I could go on and on. But think about this – what would you recommend to house hundreds of thousands of people who live in remote areas with earthquakes and have very little money? (That’s where the recent earthquakes caused the most damage.) The large aid agencies hand out tarps and say good luck, but that’s not a permanent solution. While no building system is perfect, I don’t know of a better building system for earthquake prone areas like Nepal than earthbag building.


Comments

Advantages Galore to Earthbag Building — 4 Comments

  1. Great article!
    And your statement not needing “forms” is so true.
    I found that out first hand when we built the roundhouse in Chiang Rai.
    We didn’t have wooden forms for windows, instead, we laid and tamped the tubes complete, then cut the corresponding slits in the places of the window openings on each level. We left them that way until the roof was in place. When we were ready to render we pushed the cut sections out.
    Heck! We didn’t even use barbed wire. We simply laid the tubes, then spiked them with two meter lengths of re-bar at appropriate places.
    The roundhouse was half completed when we experienced a 6.5 earthquake. The building showed no ill effects.

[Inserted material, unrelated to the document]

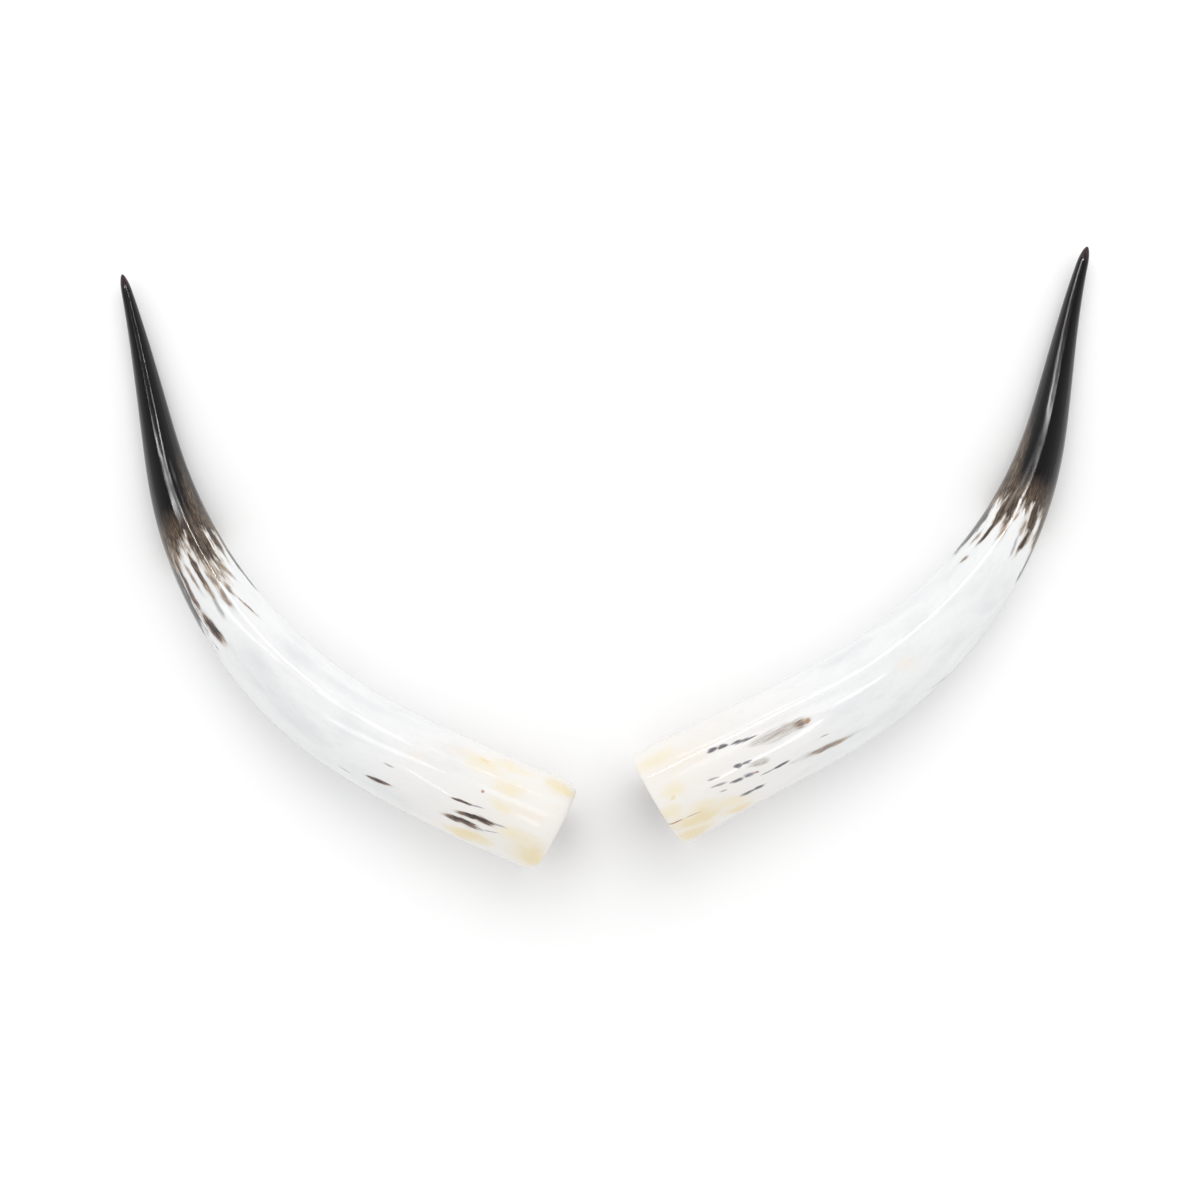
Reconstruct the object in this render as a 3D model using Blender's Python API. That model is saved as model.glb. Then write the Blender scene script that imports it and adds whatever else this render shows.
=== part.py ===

    • Numerous earthbag buildings with minimal reinforcement have withstood quakes. For safety reasons we encourage people in earthquake regions not to skimp on reinforcement and to follow our building guidelines if at all possible. That said, we know there are lots of people in remote villages who can’t afford hardly any reinforcement. That’s why I wrote the previous blog post Low Cost Village Housing for Nepal. http://www.naturalbuildingblog.com/low-cost-village-housing-for-nepal/

      • I totally agree with you here. Reinforcement is very important.

        I was trying to emphasize the flexibility and versatility of the Earthbag method in my experience.